3.5. Quanto poi alla circostanza della presenza della moglie in Italia, il ricorrente allega, unitamente al ricorso per cassazione, documentazione che non era stata prodotta nel giudizio di merito, in violazione dell’art. 360 c.p.c., in virtù dei quale è consentita l’allegazione ed il deposito dei documenti già prodotti nel giudizio di primo grado.

3.6. Nel giudizio di legittimità, infatti, possono essere prodotti, dopo la scadenza del termine di cui all’art. 369 c.p.c. e ai sensi dell’art. 372 c.p.c., solo i documenti che attengono all’ammissibilità del ricorso e non anche quelli concernenti l’allegata fondatezza del medesimo (ex multis Cass. Civ. Sez. III, Sez. III, 26/05/2020 n. 9685).

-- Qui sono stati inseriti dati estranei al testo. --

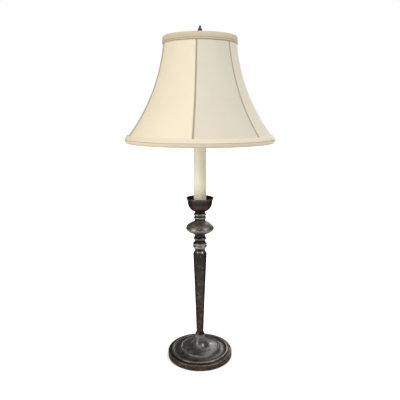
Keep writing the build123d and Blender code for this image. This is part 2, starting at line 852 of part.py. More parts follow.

3.5. Il ricorso va, pertanto, dichiarato inammissibile.

3.6. Non deve provvedersi alla liquidazione delle spese di lite non avendo il Ministero dell’interno svolto attività difensiva, ad essa non potendo essere equiparato l'”atto di costituzione” non notificato alla controparte.

4. Ai sensi del D.P.R. n. 115 del 2002, art. 13, comma 1 quater, va dato atto della sussistenza dei presupposti per il versamento, da parte del ricorrente, dell’ulteriore importo a titolo di contributo unificato pari a quello previsto per il ricorso principale, a norma dello stesso art. 13, comma 1 bis se dovuto.

PQM

dichiara inammissibile il ricorso.

Ai sensi del D.P.R. n. 115 del 2002, art. 13, comma 1 quater, dà atto della sussistenza dei presupposti per il versamento, da parte del ricorrente, dell’ulteriore importo a titolo di contributo unificato pari a quello previsto per il ricorso principale, a norma dello stesso art. 13, comma 1 bis se dovuto.

Così deciso in Roma, nella Camera di Consiglio della Sezione Seconda Civile della Corte di cassazione, il 18 dicembre 2020.